### The exercise
Return exactly the listing's lines, from its first line to the line holding "[9, 0], [16, 0]]", ends included.
▼
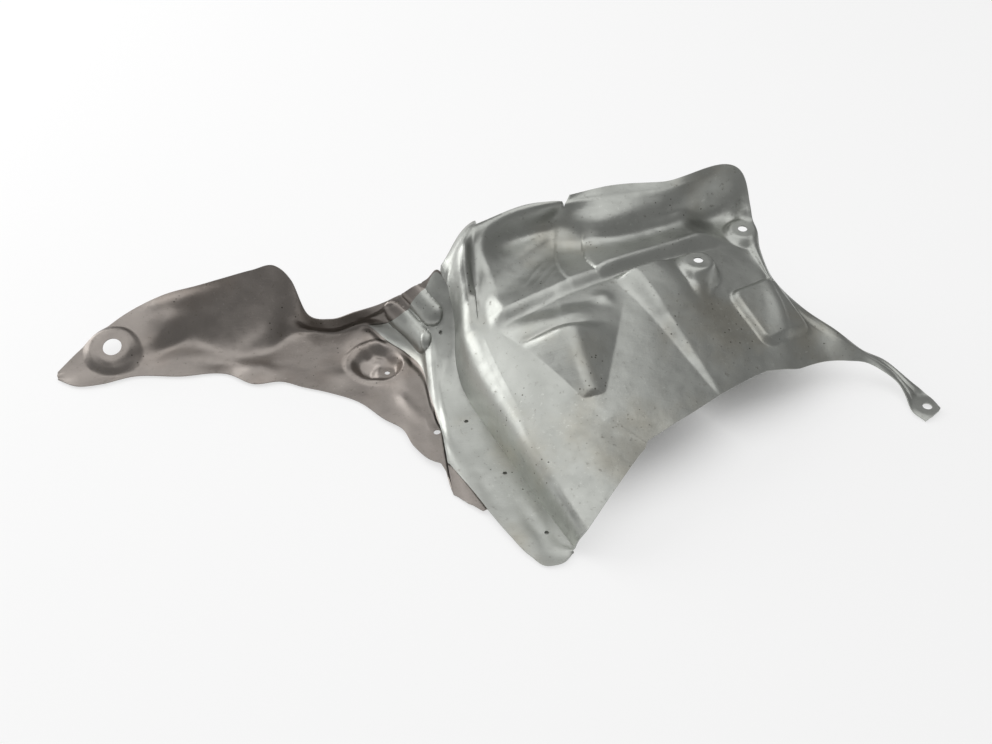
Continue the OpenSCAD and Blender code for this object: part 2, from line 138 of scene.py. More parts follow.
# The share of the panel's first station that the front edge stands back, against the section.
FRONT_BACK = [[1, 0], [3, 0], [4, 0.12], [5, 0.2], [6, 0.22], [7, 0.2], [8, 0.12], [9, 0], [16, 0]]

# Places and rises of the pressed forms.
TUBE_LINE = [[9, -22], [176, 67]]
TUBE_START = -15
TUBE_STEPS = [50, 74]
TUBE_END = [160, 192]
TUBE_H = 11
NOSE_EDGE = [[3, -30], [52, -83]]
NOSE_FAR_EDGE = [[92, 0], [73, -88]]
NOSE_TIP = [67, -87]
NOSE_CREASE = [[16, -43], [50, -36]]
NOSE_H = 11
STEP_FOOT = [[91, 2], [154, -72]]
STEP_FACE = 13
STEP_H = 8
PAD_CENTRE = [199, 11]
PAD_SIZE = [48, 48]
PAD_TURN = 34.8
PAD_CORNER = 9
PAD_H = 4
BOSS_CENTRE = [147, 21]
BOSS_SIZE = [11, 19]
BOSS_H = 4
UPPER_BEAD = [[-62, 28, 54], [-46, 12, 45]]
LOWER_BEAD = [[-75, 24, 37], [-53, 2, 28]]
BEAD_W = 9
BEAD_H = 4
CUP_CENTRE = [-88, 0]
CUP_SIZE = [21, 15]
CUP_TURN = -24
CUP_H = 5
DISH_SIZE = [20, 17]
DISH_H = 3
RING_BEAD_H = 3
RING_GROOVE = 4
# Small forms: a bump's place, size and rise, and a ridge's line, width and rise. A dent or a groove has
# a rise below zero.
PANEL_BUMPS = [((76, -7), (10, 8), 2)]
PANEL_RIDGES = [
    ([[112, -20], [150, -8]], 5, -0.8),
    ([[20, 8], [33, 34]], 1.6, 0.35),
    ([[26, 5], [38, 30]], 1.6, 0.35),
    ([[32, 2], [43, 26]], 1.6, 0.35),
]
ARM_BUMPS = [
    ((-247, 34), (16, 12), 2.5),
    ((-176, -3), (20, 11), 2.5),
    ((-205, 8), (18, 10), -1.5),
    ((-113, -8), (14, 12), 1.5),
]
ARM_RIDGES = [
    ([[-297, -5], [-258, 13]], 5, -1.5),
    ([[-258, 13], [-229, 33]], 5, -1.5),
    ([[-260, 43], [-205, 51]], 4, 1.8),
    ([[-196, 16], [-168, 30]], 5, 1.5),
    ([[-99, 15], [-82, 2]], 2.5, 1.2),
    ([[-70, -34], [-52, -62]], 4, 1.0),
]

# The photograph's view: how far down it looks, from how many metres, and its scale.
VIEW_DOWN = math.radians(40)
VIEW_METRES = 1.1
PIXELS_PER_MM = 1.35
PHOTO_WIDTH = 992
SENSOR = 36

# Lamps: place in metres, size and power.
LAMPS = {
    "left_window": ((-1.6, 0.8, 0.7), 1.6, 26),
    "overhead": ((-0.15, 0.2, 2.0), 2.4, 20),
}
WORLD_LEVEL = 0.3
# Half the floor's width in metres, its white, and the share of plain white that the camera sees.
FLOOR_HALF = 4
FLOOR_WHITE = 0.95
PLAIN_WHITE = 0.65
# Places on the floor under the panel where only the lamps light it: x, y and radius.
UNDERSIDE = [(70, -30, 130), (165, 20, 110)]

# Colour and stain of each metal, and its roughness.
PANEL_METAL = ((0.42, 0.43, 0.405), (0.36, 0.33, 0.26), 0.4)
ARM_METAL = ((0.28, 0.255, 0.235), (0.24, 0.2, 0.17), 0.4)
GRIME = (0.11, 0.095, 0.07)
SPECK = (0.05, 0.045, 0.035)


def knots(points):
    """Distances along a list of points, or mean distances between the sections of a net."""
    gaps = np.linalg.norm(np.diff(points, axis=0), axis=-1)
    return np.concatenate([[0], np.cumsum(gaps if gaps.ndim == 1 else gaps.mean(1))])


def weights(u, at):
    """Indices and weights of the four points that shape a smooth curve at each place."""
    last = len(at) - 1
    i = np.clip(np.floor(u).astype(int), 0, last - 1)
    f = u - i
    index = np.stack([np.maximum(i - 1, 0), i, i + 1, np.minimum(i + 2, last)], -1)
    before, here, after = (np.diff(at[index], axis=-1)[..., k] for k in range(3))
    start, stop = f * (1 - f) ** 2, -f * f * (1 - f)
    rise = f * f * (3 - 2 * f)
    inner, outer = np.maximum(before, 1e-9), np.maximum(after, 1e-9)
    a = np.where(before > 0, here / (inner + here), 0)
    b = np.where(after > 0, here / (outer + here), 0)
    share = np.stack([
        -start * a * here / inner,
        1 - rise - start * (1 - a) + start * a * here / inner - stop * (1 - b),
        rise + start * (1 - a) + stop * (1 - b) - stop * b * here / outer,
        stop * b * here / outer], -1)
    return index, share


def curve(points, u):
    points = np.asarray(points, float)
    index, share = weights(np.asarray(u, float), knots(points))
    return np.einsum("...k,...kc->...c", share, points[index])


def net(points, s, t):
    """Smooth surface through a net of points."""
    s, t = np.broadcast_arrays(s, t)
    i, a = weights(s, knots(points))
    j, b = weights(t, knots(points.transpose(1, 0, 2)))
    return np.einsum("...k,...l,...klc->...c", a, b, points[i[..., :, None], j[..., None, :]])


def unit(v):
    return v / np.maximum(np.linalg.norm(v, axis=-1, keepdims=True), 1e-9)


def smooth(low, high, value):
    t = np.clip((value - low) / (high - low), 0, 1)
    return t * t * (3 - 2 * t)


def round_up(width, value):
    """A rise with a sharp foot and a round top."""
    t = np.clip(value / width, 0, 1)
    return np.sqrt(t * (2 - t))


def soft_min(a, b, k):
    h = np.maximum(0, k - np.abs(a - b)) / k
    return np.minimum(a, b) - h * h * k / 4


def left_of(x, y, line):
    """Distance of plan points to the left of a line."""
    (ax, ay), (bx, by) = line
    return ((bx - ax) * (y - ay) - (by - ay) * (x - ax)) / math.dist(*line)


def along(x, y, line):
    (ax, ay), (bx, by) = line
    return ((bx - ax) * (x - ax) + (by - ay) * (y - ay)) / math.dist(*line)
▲
### Exercise result
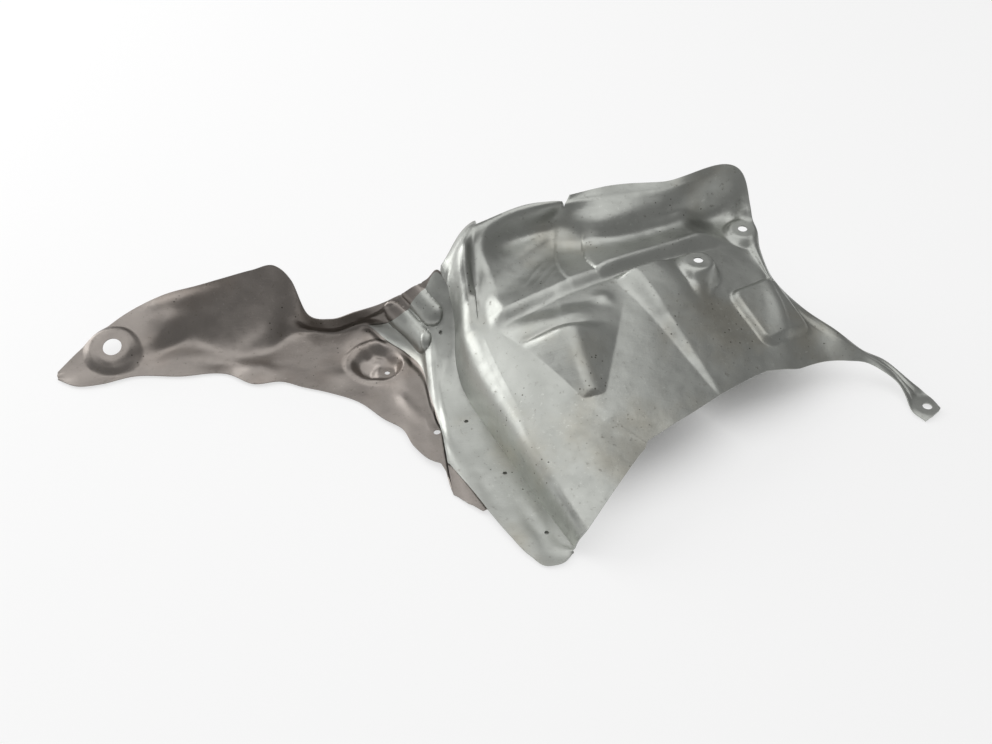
Continue the OpenSCAD and Blender code for this object: part 2, from line 138 of scene.py. More parts follow.
# The share of the panel's first station that the front edge stands back, against the section.
FRONT_BACK = [[1, 0], [3, 0], [4, 0.12], [5, 0.2], [6, 0.22], [7, 0.2], [8, 0.12], [9, 0], [16, 0]]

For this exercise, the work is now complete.